Voilà. On roulerait sur la piste jusqu’au hangar. Je compterais les voyants ou les lignes au sol. Avec la tête de Fab, son casque, les cheveux en bataille, l’air impassible, le pouce levé. Les gaz coupés, on descend. Et maintenant ? de cet aérodrome au milieu des champs, entre deux coteaux, on y va comment à Sauveterre ? avec un engin du chantier ? Tu préfères quoi ? le chargeur à chenilles ? le rouleau compacteur ? le camion répandeuse ? la niveleuse ? la pelle ? le bull ? le rétrochargeur ? le finisher ? y a que l’embarras du choix ! On se garera dans les carrières. Oui, mais y a pas les clefs. Alors en stop. Seulement vu l’heure…
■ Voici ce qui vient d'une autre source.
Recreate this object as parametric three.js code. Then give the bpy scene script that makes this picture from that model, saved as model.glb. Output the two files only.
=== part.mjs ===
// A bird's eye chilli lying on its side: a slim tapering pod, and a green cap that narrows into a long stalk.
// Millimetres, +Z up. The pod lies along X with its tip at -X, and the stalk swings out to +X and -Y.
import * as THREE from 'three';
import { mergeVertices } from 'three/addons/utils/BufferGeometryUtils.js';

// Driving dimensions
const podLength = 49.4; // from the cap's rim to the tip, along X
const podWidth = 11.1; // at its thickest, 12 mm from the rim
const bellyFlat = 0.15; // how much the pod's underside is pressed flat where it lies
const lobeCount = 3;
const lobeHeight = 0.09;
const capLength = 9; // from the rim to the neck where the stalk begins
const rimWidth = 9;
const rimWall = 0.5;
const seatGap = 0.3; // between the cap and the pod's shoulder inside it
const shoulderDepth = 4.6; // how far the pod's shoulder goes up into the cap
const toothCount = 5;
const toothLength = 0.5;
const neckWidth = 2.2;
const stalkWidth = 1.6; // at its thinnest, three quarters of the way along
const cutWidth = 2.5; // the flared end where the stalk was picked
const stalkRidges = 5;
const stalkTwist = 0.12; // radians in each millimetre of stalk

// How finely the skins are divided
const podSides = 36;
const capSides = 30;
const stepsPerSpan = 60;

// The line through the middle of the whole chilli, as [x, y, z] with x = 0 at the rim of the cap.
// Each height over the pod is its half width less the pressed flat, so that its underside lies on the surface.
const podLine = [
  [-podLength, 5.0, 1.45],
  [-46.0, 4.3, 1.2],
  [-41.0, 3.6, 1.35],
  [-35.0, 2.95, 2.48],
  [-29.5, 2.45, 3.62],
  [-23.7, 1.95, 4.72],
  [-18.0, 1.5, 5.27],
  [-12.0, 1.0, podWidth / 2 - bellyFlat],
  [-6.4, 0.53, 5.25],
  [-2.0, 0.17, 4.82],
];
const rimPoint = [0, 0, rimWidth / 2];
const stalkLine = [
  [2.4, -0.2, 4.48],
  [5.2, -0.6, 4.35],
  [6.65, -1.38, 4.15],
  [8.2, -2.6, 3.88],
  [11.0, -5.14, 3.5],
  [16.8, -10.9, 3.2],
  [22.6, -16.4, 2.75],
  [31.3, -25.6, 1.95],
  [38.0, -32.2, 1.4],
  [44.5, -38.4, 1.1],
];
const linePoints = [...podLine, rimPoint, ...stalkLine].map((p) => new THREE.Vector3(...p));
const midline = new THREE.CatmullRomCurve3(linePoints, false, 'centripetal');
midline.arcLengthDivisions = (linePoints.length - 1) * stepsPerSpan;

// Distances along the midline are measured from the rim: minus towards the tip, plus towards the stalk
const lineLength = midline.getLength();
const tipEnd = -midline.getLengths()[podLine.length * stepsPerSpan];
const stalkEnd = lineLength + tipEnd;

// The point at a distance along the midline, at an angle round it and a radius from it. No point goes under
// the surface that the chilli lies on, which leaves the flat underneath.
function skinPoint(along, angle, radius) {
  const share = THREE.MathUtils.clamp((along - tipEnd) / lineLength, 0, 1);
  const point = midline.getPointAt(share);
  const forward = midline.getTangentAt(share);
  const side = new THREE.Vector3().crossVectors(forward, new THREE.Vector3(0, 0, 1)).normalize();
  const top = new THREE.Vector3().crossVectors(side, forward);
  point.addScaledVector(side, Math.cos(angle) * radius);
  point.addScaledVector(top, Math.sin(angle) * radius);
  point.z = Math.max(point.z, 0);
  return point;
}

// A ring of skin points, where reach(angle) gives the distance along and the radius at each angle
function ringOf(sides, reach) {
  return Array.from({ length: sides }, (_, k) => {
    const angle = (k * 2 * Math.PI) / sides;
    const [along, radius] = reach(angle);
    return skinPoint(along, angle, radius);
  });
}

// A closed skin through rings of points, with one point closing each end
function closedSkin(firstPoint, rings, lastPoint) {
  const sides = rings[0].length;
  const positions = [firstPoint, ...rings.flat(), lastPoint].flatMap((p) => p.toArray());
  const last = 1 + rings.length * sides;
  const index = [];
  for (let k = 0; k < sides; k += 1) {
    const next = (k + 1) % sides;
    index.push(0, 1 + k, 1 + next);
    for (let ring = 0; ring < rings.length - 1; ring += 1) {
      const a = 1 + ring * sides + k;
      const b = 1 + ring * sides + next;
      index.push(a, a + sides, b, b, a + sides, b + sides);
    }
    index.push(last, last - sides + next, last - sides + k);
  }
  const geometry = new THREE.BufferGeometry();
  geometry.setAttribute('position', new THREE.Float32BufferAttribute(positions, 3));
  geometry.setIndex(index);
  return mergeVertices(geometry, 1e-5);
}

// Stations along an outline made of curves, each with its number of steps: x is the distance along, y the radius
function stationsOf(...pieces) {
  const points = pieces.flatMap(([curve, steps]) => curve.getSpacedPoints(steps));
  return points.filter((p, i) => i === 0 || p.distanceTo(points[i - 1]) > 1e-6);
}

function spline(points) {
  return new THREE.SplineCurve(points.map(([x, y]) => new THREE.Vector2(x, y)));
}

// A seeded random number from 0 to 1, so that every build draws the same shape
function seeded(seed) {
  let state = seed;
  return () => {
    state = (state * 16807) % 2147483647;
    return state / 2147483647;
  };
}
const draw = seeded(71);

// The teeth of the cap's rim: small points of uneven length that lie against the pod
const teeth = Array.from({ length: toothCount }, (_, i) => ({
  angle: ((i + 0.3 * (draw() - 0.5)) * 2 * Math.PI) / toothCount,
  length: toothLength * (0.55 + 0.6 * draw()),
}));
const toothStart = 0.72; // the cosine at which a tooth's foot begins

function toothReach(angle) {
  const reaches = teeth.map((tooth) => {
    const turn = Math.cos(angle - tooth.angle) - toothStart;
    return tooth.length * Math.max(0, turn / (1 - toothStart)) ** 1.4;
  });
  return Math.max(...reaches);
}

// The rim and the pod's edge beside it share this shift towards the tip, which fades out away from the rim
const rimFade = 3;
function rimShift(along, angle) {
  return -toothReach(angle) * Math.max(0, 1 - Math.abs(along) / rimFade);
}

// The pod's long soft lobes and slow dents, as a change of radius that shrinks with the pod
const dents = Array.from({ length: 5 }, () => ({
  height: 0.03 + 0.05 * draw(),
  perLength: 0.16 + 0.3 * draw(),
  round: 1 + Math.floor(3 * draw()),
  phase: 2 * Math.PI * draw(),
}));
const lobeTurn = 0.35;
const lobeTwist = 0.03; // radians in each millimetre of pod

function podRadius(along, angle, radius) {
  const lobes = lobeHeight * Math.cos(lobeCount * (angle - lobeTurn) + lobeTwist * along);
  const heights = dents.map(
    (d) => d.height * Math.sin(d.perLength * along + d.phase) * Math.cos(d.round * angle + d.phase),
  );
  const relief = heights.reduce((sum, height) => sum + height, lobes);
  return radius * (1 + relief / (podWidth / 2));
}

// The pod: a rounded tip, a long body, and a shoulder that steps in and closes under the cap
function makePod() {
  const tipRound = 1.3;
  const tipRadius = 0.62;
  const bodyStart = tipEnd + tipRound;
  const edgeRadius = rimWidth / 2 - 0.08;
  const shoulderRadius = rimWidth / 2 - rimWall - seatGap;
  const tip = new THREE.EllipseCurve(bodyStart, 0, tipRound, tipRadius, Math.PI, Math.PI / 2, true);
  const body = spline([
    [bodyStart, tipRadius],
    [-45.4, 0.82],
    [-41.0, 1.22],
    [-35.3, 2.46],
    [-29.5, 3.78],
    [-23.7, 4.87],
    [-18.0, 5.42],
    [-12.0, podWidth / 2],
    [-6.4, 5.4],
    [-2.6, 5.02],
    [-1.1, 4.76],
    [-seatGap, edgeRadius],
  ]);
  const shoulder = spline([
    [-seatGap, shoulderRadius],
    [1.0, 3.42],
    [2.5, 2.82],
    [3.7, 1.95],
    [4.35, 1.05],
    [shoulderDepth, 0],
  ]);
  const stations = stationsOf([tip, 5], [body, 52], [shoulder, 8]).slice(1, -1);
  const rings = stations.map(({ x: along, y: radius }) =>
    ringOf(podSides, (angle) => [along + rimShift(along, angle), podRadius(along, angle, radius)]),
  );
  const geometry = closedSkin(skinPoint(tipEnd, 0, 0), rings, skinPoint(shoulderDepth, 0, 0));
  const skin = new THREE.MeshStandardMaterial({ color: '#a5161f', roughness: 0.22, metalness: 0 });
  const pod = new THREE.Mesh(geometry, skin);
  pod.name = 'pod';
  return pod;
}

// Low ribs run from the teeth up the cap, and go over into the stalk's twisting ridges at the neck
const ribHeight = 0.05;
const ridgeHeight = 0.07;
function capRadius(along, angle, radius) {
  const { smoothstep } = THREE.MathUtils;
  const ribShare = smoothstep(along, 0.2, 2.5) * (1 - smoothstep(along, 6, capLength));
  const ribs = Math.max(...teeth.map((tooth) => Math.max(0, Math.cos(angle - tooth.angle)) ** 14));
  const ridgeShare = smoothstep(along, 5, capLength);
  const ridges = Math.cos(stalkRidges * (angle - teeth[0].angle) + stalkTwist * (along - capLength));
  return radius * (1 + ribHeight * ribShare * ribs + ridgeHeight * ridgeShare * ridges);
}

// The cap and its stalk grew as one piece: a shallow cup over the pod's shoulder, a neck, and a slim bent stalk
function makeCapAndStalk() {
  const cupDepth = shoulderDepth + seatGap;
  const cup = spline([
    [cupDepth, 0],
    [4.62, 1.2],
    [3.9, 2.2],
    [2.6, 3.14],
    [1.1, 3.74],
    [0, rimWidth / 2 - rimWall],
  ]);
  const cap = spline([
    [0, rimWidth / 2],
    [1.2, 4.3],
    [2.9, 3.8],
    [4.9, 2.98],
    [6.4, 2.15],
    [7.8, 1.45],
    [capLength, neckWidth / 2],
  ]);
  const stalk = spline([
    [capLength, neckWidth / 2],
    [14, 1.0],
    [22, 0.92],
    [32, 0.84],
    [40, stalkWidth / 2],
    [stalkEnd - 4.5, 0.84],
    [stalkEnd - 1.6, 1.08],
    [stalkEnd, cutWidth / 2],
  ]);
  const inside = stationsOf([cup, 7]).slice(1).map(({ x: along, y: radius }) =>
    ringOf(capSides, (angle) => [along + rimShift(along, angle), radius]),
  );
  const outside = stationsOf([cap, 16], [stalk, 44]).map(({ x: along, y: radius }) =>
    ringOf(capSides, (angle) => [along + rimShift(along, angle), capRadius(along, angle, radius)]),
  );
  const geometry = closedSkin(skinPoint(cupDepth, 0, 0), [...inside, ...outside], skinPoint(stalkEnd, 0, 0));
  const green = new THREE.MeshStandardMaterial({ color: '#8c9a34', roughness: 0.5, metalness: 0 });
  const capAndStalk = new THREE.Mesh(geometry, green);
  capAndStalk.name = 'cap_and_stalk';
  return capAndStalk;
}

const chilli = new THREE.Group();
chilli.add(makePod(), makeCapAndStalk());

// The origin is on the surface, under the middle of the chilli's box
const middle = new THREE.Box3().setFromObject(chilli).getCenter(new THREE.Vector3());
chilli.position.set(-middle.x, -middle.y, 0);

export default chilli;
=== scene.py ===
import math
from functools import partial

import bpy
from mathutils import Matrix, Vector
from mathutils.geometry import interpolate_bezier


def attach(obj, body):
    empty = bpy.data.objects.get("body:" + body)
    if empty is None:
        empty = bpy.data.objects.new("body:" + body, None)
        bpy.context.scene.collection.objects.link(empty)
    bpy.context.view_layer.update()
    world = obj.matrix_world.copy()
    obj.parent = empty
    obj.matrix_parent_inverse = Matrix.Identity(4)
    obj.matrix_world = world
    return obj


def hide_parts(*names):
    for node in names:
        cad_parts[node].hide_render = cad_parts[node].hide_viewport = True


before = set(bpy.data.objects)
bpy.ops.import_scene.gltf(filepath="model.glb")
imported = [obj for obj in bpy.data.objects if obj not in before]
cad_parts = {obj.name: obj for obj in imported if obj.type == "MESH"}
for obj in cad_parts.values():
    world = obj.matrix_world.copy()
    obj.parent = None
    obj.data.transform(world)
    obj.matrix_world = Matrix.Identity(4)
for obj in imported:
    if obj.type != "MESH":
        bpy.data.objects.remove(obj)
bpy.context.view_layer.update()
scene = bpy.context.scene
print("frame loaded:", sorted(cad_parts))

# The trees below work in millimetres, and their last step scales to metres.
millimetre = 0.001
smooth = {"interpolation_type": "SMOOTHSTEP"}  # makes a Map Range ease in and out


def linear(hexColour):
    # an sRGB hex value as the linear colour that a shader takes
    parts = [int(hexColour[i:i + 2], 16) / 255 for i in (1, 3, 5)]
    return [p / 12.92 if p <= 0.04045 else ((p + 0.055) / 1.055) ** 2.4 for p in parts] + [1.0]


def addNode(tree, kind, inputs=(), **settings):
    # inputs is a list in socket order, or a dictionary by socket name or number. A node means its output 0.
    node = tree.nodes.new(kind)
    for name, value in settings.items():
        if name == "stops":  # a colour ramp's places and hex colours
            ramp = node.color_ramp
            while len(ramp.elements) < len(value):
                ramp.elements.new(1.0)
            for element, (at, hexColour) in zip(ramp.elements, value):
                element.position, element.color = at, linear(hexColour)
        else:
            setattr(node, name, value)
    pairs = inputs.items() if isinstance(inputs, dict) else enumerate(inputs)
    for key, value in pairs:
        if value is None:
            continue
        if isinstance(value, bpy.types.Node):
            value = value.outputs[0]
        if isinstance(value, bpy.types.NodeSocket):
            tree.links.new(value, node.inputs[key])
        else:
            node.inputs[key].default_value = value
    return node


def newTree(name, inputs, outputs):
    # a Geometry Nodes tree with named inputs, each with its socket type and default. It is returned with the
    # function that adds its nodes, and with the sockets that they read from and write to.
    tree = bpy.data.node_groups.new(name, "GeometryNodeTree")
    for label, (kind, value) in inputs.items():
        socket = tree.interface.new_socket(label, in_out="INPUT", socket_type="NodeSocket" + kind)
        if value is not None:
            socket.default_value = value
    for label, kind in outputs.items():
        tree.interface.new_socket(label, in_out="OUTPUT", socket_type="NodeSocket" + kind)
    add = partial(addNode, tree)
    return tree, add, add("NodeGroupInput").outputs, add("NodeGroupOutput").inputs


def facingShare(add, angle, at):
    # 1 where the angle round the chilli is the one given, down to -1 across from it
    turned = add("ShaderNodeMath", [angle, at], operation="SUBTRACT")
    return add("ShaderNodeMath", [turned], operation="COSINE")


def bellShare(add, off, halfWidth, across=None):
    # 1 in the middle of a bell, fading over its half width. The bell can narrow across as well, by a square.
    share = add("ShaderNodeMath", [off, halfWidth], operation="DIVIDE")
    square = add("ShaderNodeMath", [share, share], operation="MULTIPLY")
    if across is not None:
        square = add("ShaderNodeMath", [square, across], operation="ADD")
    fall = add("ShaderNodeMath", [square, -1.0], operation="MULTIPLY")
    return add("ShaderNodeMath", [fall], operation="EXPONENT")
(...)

Figure 69 – Sur la piste de Sauveterre – Photo Cdc de Haute Saintonge sur AeroBuzz, « Du dur pour l’aérodrome de Jonzac » (15/09/2017) – consulté le 06/08/2022

A propos de Will

Formateur dans une structure associative (en matière de savoirs de base), amateur de bien des choses en vrac (trop, comme tous les grands rêveurs), écrivailleur à mes heures perdues (la plupart dans le labyrinthe Tiers Livre), twitteur du dimanche sur un compte Facebook en berne (Will Book ne respecte pas toujours « les Standards de la communauté »), blogueur éphémère sur un site fantôme (willweb.unblog.fr, comme un vaisseau fantôme).

2 commentaires à propos de “#40 jours #31 | SVT Airport”
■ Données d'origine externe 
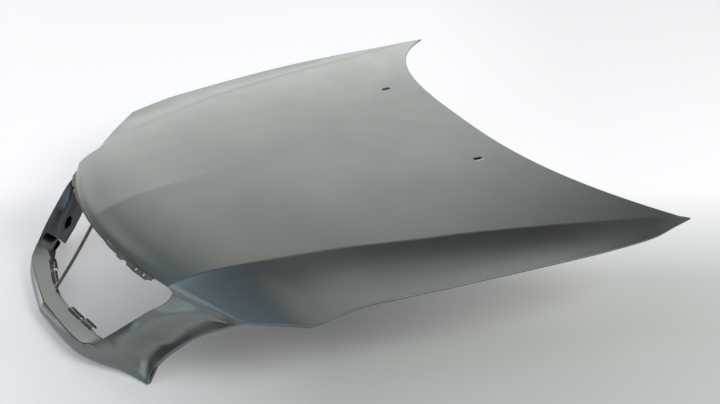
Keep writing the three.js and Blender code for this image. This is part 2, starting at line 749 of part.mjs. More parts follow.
function innerFrame() {
  const sheet = new Sheet();
  const band = (rows, columns) => sheet.bothHalves(rowsOf(rows, columns, (u, w) => framePoint(u, w)));
  band(frameRows, FRAME_COLUMNS.slice(0, 2));
  band(frameRows, [...FRAME_COLUMNS.slice(-2), 1.5, FRAME_TUCKS_IN[1]]);
  for (const column of HOLE_COLUMNS) {
    for (let row = 0; row < HOLE_ROWS; row += 1) {
      if (isPlatform(column, row)) {
        const rows = frameRows.slice(row * STEPS_PER_HOLE, (row + 1) * STEPS_PER_HOLE + 1);
        band(rows, FRAME_COLUMNS.slice(column, column + STEPS_ACROSS_HOLE + 1));
      } else {
        sheet.bothHalves(holeCell(column, row));
      }
    }
  }
  const intoHem = (point) => {
    const frame = frameAt(point);
    const clear = Math.abs(frame.place.distanceTo(cusp)) < CUSP_CLEAR ? CUSP_INSIDE : HEM_INSIDE;
    return offset(frame, clear, -HEM_SEAT);
  };
  sheet.bothHalves(frameRows.map((along) => [framePoint(FRAME_TUCKS_IN[1], along), intoHem(flankPoint(1, along))]));
  sheet.bothHalves([
    FRAME_COLUMNS.map((across) => framePoint(across, FRAME_END)),
    FRAME_COLUMNS.map((across) => intoHem(topPoint(across, 1))),
  ]);
  const cutters = boltSeats().map((seat) => prism(disc(BOLT_HOLE), seat, 12, 8));
  return cut(foldedSheet(sheet, FRAME_SHEET, plainEdge), cutters);
}

// Where bolts pass through the frame into the hinge plates and the latch plate
function boltSeats() {
  const hinges = [1, -1].flatMap((side) => [-1, 1].map((end) => (
    skinSeat(...HINGE_STATION, FRAME_DEPTH, side)
      .multiply(new THREE.Matrix4().makeTranslation(0, end * HINGE_BOLT_SPACING / 2, 0))
  )));
  const across = LATCH_BOLT_SPACING / 2 / crease(LATCH_STATION[1]).x;
  const latch = [1, -1].map((side) => skinSeat(across, LATCH_STATION[1], FRAME_DEPTH, side));
  return [...hinges, ...latch];
}

function rectangle(width, length, corner) {
  const shape = new THREE.Shape();
  const u = width / 2 - corner;
  const w = length / 2 - corner;
  shape.absarc(u, w, corner, 0, Math.PI / 2);
  shape.absarc(-u, w, corner, Math.PI / 2, Math.PI);
  shape.absarc(-u, -w, corner, Math.PI, 1.5 * Math.PI);
  shape.absarc(u, -w, corner, 1.5 * Math.PI, 2 * Math.PI);
  return shape;
}

function plate(shape, holes, seat, allowance) {
  shape.holes.push(...holes);
  const settings = { depth: PLATE_THICKNESS, bevelEnabled: false, curveSegments: 4 };
  const drop = FRAME_SHEET + CLEARANCE + allowance + PLATE_THICKNESS;
  return new THREE.ExtrudeGeometry(shape, settings).translate(0, 0, -drop).applyMatrix4(seat);
}

function hole(x, y, width) {
  const path = new THREE.Path();
  path.absarc(x, y, width / 2, 0, 2 * Math.PI);
  return path;
}

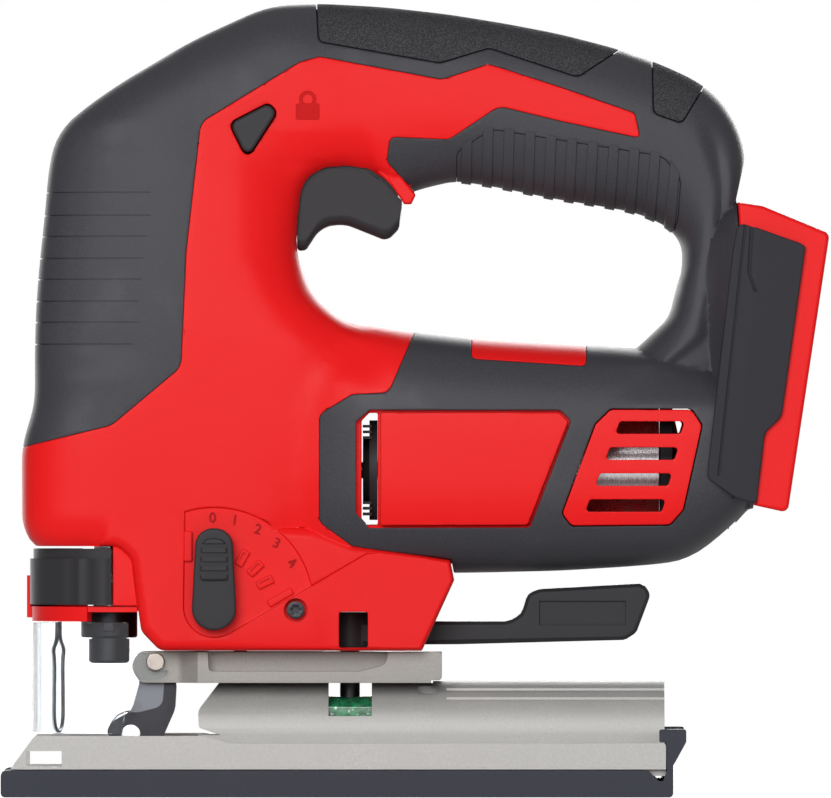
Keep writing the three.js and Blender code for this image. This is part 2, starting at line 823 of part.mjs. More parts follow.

  1. Là je dirais Cendrars : voyageur, joyeux, bon copain et foutraque. Je pense à ce passage… dans quoi déjà ? bourlinguer ? Un merveilleux oiseau des îles qui dépérit dans une cabine de bateau je crois… en tout cas c’est bien.

    • Bourlinguer, oui… à relire. Merci de m’y faire penser. C’est beaucoup de voyages Cendrars. Je sais ce qu’il me reste à faire pendant mes vacances. — Merci Marion.